WHAT THE TASK ASKS>
All material below is to be reproduced exactly.

DATA RECORDS>
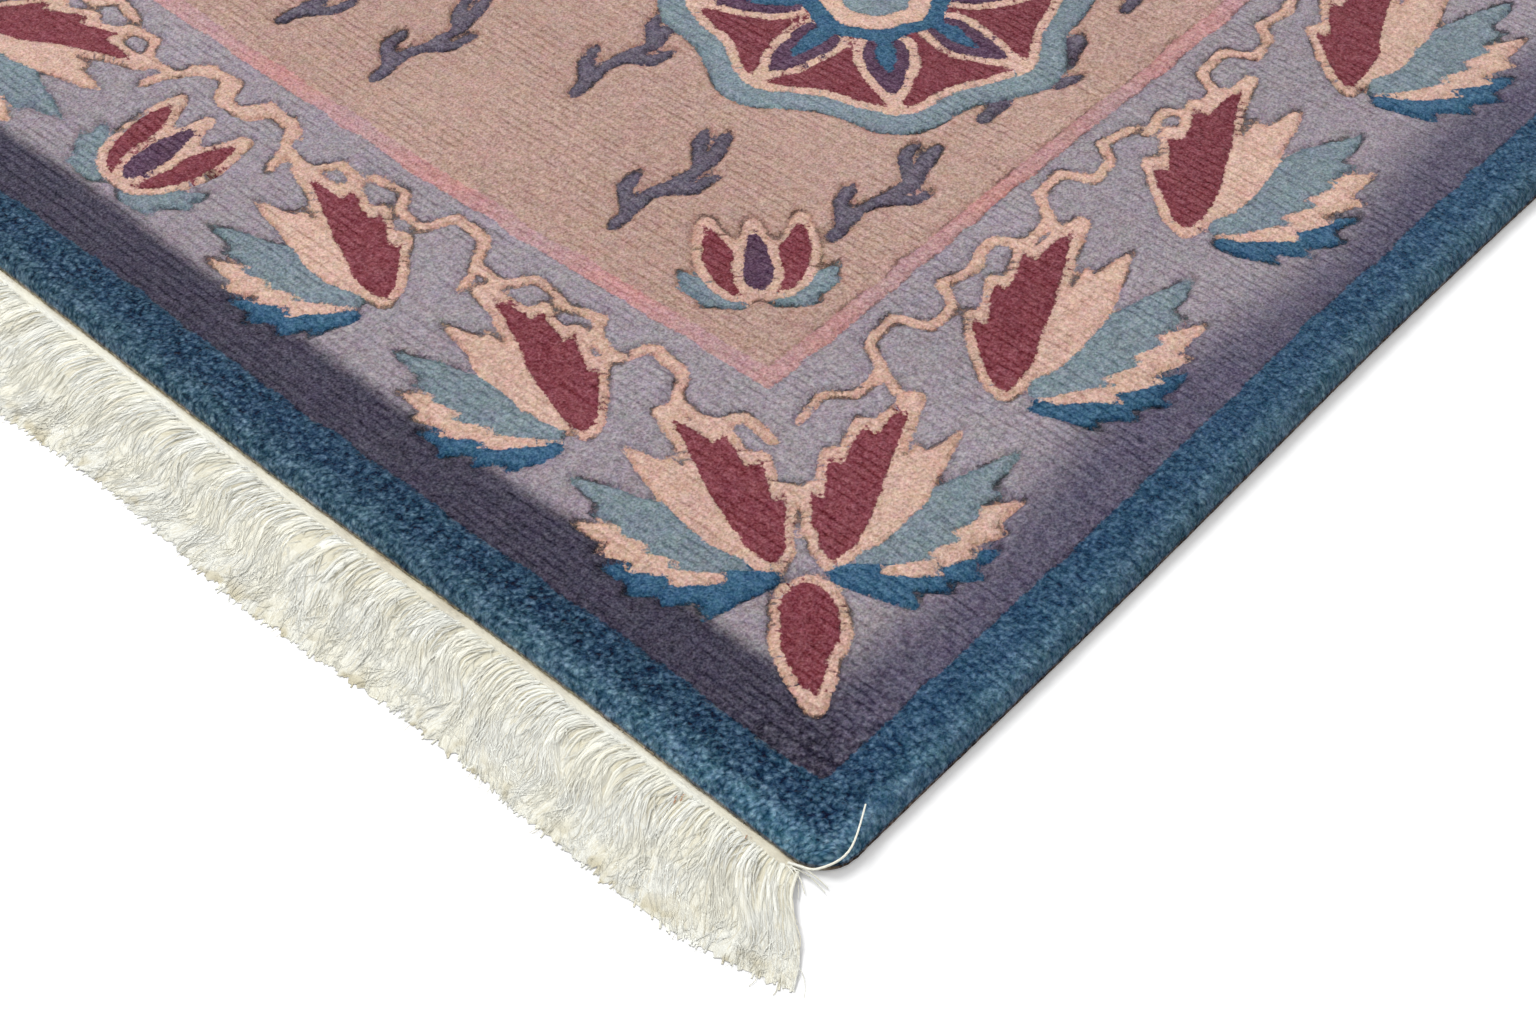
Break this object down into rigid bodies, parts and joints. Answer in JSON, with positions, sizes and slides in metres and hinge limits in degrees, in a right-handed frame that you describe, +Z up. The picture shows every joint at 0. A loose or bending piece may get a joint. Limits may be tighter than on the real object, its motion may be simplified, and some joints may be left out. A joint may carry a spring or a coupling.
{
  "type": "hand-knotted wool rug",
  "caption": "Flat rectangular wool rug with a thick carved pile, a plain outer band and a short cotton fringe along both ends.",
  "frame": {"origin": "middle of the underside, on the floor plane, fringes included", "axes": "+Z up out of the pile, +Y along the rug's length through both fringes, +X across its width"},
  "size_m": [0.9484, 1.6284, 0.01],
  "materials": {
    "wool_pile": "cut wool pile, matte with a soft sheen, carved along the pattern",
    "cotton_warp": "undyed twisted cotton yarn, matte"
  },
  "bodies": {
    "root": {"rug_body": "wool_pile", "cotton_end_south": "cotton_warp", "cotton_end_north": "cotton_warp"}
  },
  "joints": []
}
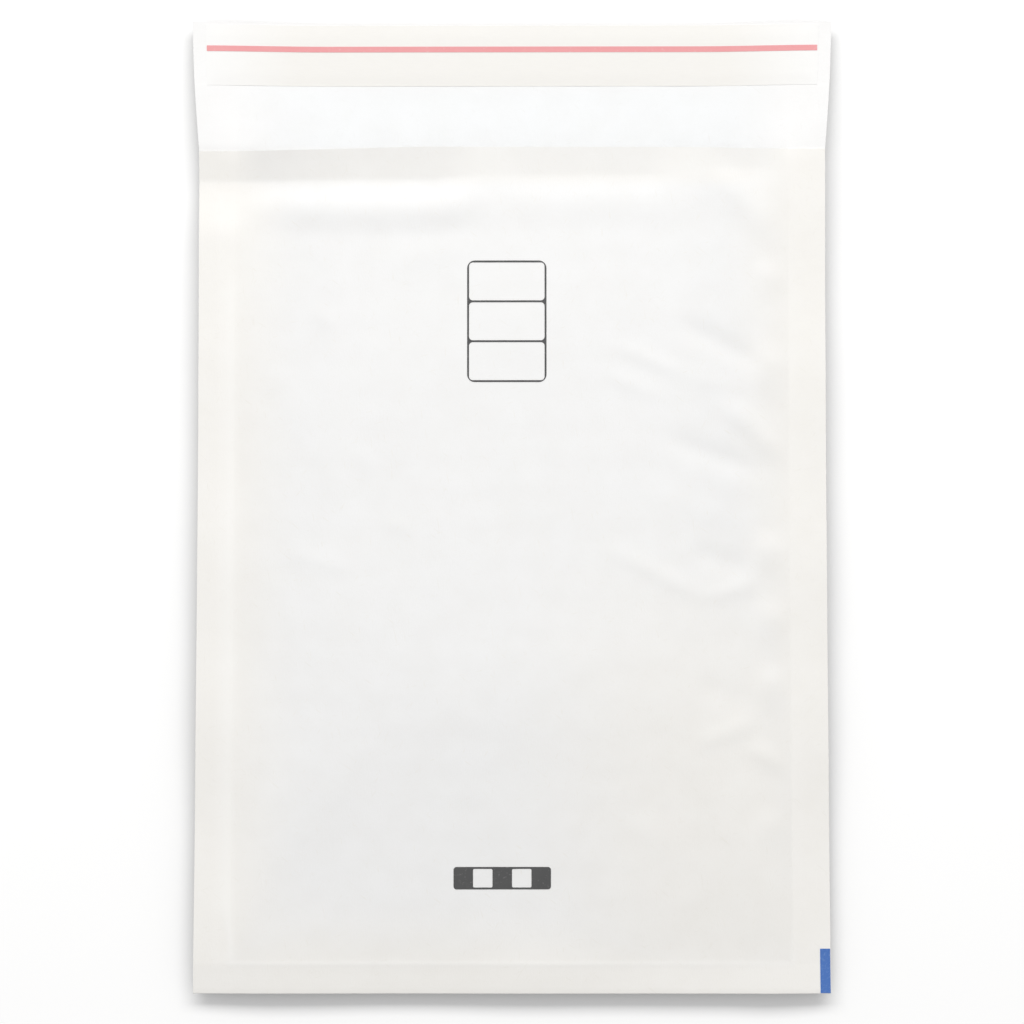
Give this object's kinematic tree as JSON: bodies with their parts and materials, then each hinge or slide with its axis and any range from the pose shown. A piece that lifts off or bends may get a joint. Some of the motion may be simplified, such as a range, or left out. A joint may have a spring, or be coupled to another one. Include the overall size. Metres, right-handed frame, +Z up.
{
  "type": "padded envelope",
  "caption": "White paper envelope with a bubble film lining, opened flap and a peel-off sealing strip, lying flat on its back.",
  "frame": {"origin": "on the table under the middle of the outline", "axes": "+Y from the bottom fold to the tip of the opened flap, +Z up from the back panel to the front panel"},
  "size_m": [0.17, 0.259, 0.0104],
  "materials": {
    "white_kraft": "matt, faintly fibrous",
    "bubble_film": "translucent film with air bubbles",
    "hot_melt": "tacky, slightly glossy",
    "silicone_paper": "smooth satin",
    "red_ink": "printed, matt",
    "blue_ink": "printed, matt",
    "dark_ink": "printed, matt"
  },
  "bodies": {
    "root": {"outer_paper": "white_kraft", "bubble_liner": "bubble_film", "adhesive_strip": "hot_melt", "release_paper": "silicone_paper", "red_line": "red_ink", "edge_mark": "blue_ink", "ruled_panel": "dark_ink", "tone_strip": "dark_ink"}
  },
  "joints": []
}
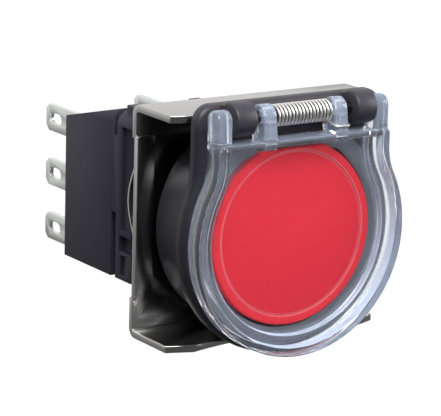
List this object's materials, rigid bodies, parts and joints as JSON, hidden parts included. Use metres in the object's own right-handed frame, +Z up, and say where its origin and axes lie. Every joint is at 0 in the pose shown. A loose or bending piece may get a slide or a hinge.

SOLUTION FOR THIS TASK>
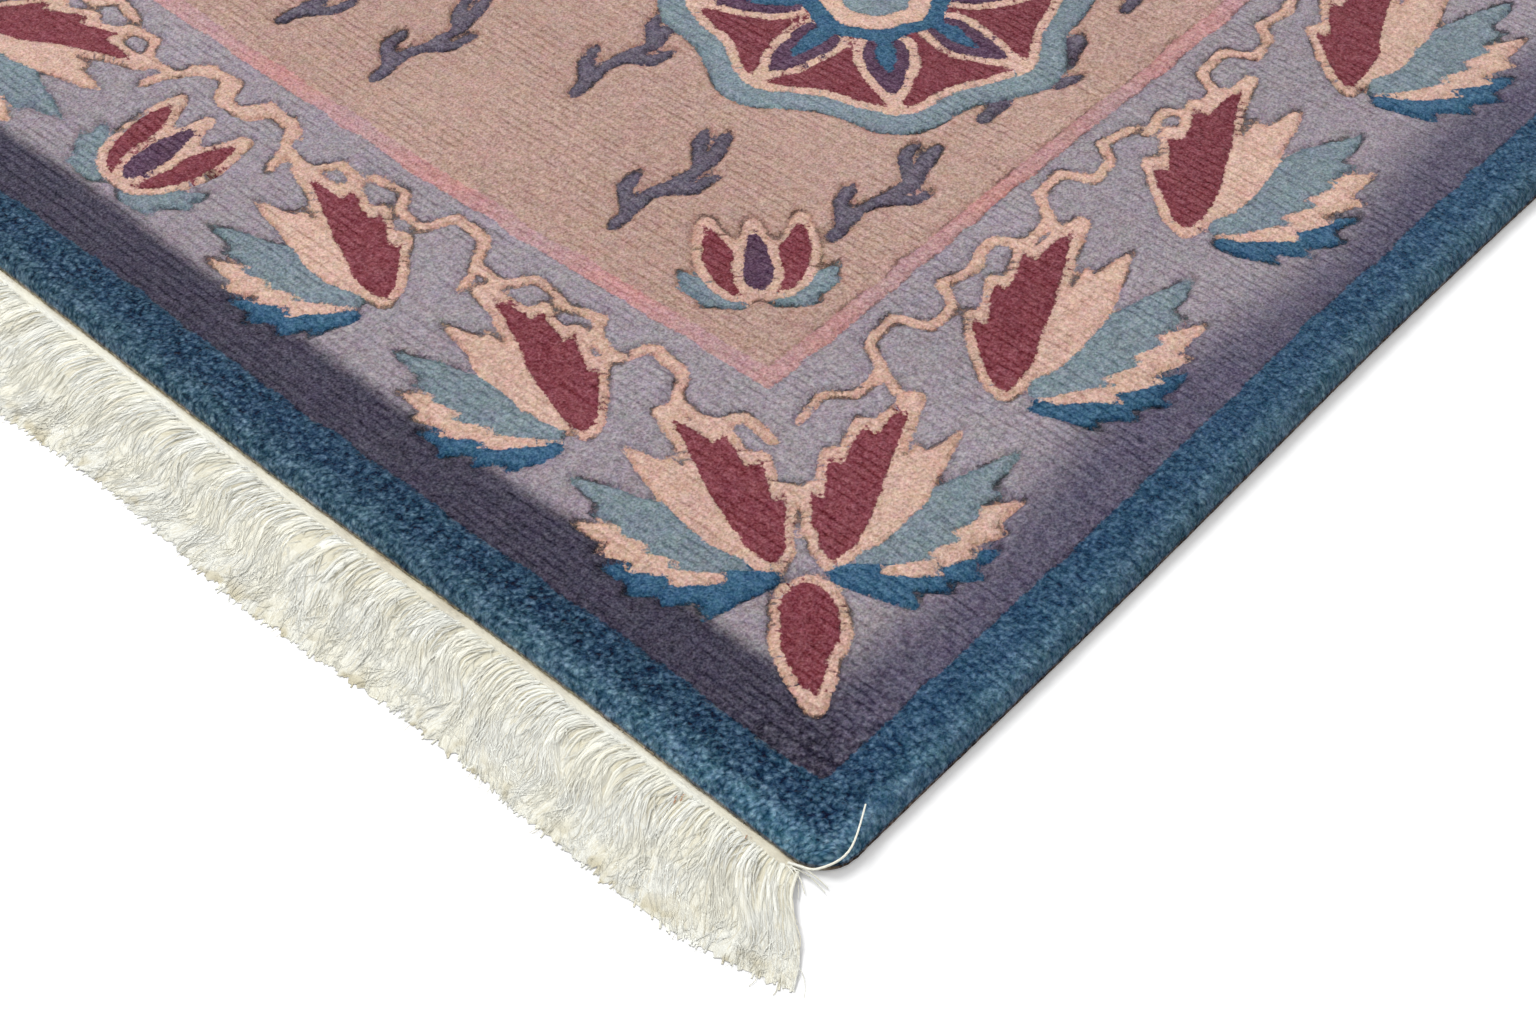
Break this object down into rigid bodies, parts and joints. Answer in JSON, with positions, sizes and slides in metres and hinge limits in degrees, in a right-handed frame that you describe, +Z up. The picture shows every joint at 0. A loose or bending piece may get a joint. Limits may be tighter than on the real object, its motion may be simplified, and some joints may be left out. A joint may carry a spring or a coupling.
{
  "type": "hand-knotted wool rug",
  "caption": "Flat rectangular wool rug with a thick carved pile, a plain outer band and a short cotton fringe along both ends.",
  "frame": {"origin": "middle of the underside, on the floor plane, fringes included", "axes": "+Z up out of the pile, +Y along the rug's length through both fringes, +X across its width"},
  "size_m": [0.9484, 1.6284, 0.01],
  "materials": {
    "wool_pile": "cut wool pile, matte with a soft sheen, carved along the pattern",
    "cotton_warp": "undyed twisted cotton yarn, matte"
  },
  "bodies": {
    "root": {"rug_body": "wool_pile", "cotton_end_south": "cotton_warp", "cotton_end_north": "cotton_warp"}
  },
  "joints": []
}
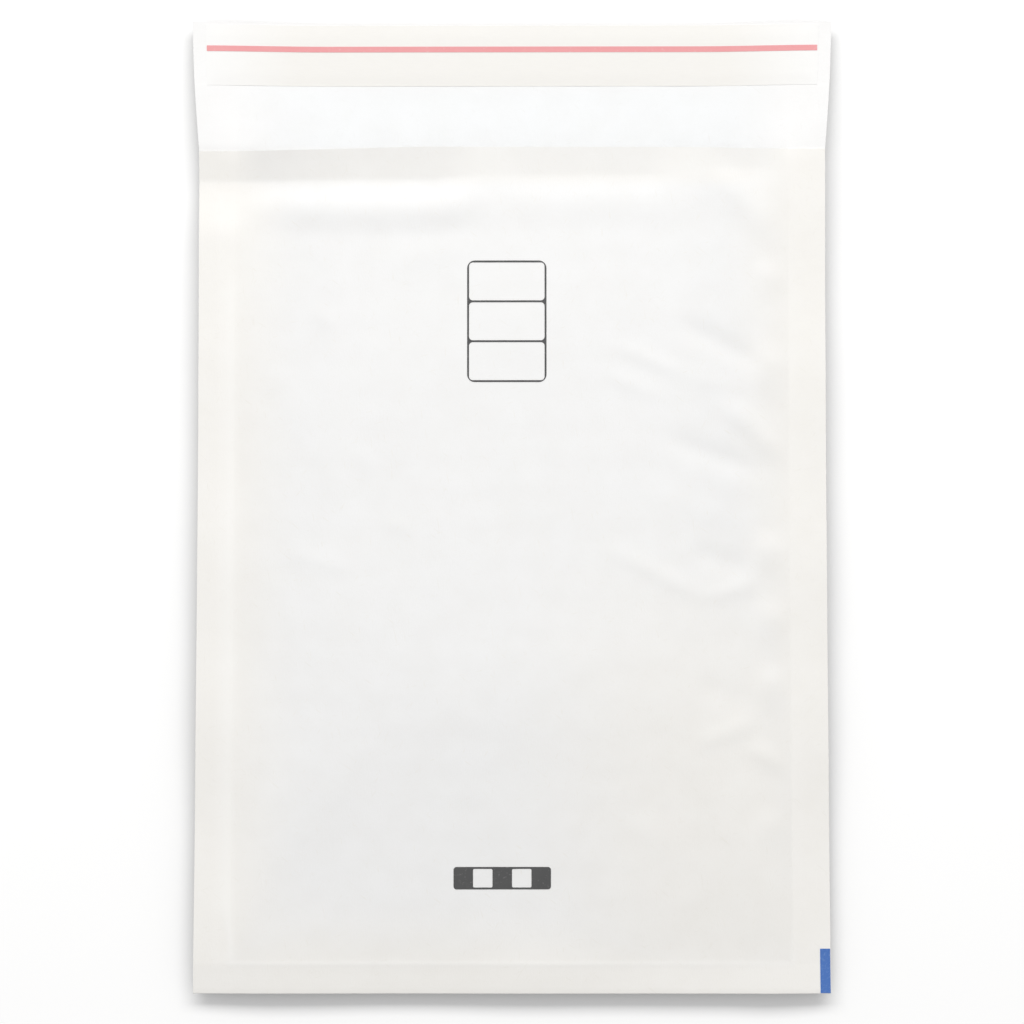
Give this object's kinematic tree as JSON: bodies with their parts and materials, then each hinge or slide with its axis and any range from the pose shown. A piece that lifts off or bends may get a joint. Some of the motion may be simplified, such as a range, or left out. A joint may have a spring, or be coupled to another one. Include the overall size. Metres, right-handed frame, +Z up.
{
  "type": "padded envelope",
  "caption": "White paper envelope with a bubble film lining, opened flap and a peel-off sealing strip, lying flat on its back.",
  "frame": {"origin": "on the table under the middle of the outline", "axes": "+Y from the bottom fold to the tip of the opened flap, +Z up from the back panel to the front panel"},
  "size_m": [0.17, 0.259, 0.0104],
  "materials": {
    "white_kraft": "matt, faintly fibrous",
    "bubble_film": "translucent film with air bubbles",
    "hot_melt": "tacky, slightly glossy",
    "silicone_paper": "smooth satin",
    "red_ink": "printed, matt",
    "blue_ink": "printed, matt",
    "dark_ink": "printed, matt"
  },
  "bodies": {
    "root": {"outer_paper": "white_kraft", "bubble_liner": "bubble_film", "adhesive_strip": "hot_melt", "release_paper": "silicone_paper", "red_line": "red_ink", "edge_mark": "blue_ink", "ruled_panel": "dark_ink", "tone_strip": "dark_ink"}
  },
  "joints": []
}
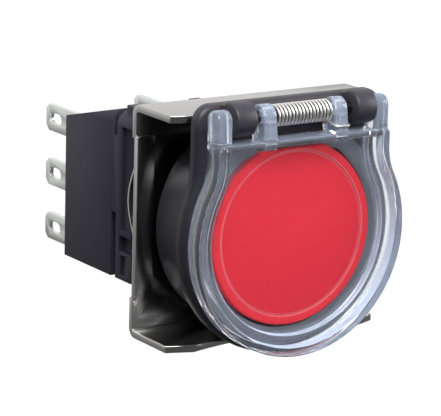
List this object's materials, rigid bodies, parts and joints as JSON, hidden parts included. Use metres in the object's own right-handed frame, +Z up, and say where its origin and axes lie. Every joint is at 0 in the pose shown. A loose or bending piece may get a slide or a hinge.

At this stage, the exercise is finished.